Whitlatch maintains that her arrest of Wingate had 'nothing to do with his race.' She told the jury that his arrest was motivated solely by her concern that he represented a threat to her and, potentially, the public.

Whitlatch did acknowledge, however, that she didn't immediately alert other officers to any danger when they responded to help her. She explained that she had no initial plans to arrest him and ultimately just wanted to hear Wingate's explanation for what she accused him of doing.

However, Wingate was arrested after he didn't comply with commands to drop the golf club, Whitlatch said.

Whitlatch did acknowledge that she harmed her case through various actions after the incident, including a now-infamous Facebook post in which she referred to 'black peoples (sic) paranoia' among other racially charged statements. Additionally, she also admitted she had acted wrongly when she suggested a black judge had dismissed the criminal case against Wingate and that Seattle Deputy Police Chief Carmen Best had apologized on behalf of the department to him because she is also black.

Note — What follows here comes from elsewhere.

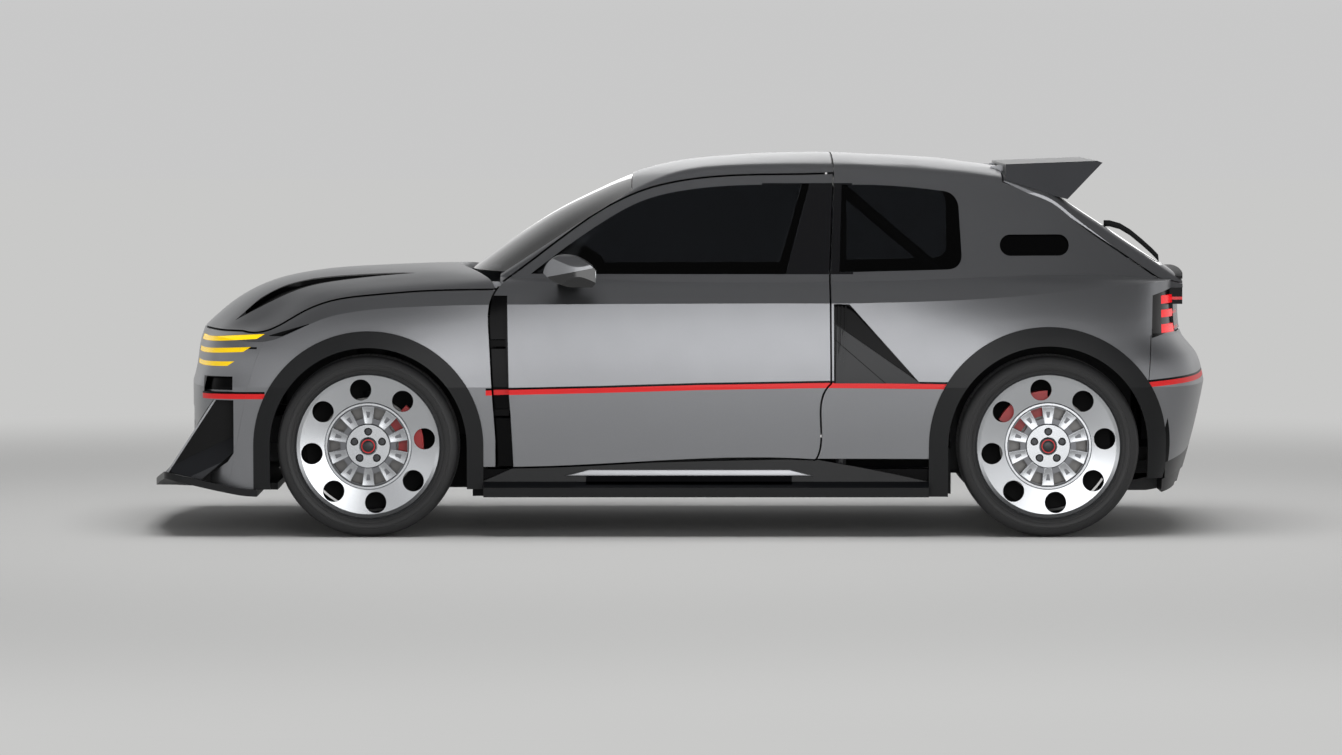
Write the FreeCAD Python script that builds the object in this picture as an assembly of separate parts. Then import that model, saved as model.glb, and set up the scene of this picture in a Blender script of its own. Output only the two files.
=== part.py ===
"""Three-door rally hatchback, built from the panels, glass, cabin and running gear that show.

Millimetres. +X points to the tail, +Y to the car's right, +Z up.
The origin is on the ground, midway between the nose's lip and the tail.
"""
import FreeCAD
import Part

import math
import os

V = FreeCAD.Vector

# Wheels and axles
WHEELBASE = 2540.0
FRONT_AXLE_X = -1174.0
REAR_AXLE_X = FRONT_AXLE_X + WHEELBASE
TRACK = 1600.0
TYRE_RADIUS = 340.0
TYRE_WIDTH = 235.0
RIM_RADIUS = 272.0
HUB_Z = TYRE_RADIUS

# Body heights
SILL_Z = 150.0
STRIPE_Z = 560.0
WALL_TOP_Z = 1000.0
BELT_Z = 965.0
GREENHOUSE_FOOT_Z = 860.0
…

'I lashed out because of the situation,' she addressed jurors.

Whitlatch explained the circumstances of an email she forwarded to herself, which documented the use of what she called the 'N word' (she was forced to fully use the word in court Monday in discussing the email, but the actual word is allegedly not in the email, according to the Times) in what she considered an offensive video posted on Facebook by a colleague.

Whitlatch testified Tuesday she was 'very, very offended' by the video. But she said she didn't want to get another officer in trouble, so she only kept a record in the email sent to herself.

In her attempt to repair her reputation, Whitlatch tearfully revealed that she had been sexually assaulted by a relative beginning at age 9 and separately by another man at age 13. She described that history as a 'driving force' in her decision to become a police officer and 'protect those who can't protect themselves.'

Whitlatch recalled how she had gone after an active shooter in a bar, unconcerned about the racial makeup of the patrons inside because 'I don't care about those things.'

According to the Times, she also described her personal efforts to care for an elderly woman she found living in squalor, including bathing her and finding a nursing facility, and her purchase of shoes, socks, a backpack, and jacket for a homeless man who later wrote her a letter saying it was the kindest thing done for him during 14 months on the street.

Whitlatch said that by the time she found herself in front of Chief O'Toole before her firing, she was 'in shock' and that she fully expects to win back her job on appeal.

'I love police work and I'm good at it,' she told the jury.

Wingate's supporters aren't buying it.

'Two lives are connected that day and his is forever changed,' Wingate's attorney Susan Mindenbergs said in opening statements of the civil rights trial, October 31, in which she maintained her client had been severely traumatized by the confrontation.

Wingate denied swinging the club on that day, and still now, but he was arrested for investigation of unlawful use of a weapon and obstructing a police officer and held in jail for 30 hours.

City prosecutors pursued only a weapon charge, and Wingate agreed to a continuance of his case, under which the misdemeanor charge would be dropped in two years if he met court conditions partly because he says he didn't really understand what was happening and was in shock.

Prosecutors later moved to dismiss the entire case after a former state representative raised questions about the arrest. A judge accepted the dismissal.

Mindenbergs said Wingate served in the Air Force Reserve and drove a King County Metro bus for 35 years, during which time he developed a working relationship with police officers.

'He's a different man' now, Mindenbergs said, alluding that her client went from someone who trusted police to being afraid of them.

The suit also named the city as a defendant. But US Judge Richard Jones, who is presiding over the case, dismissed the city, ruling that Whitlatch's action didn't stem from city policies or long-standing practices. However, the city is required to pay Christie, because Whitlatch's actions occurred while she was city employee.

It is important to note that when Police Chief O'Toole fired Whitlatch last year, the chief labeled Whitlatch as someone who demonstrated overly aggressive policing practices.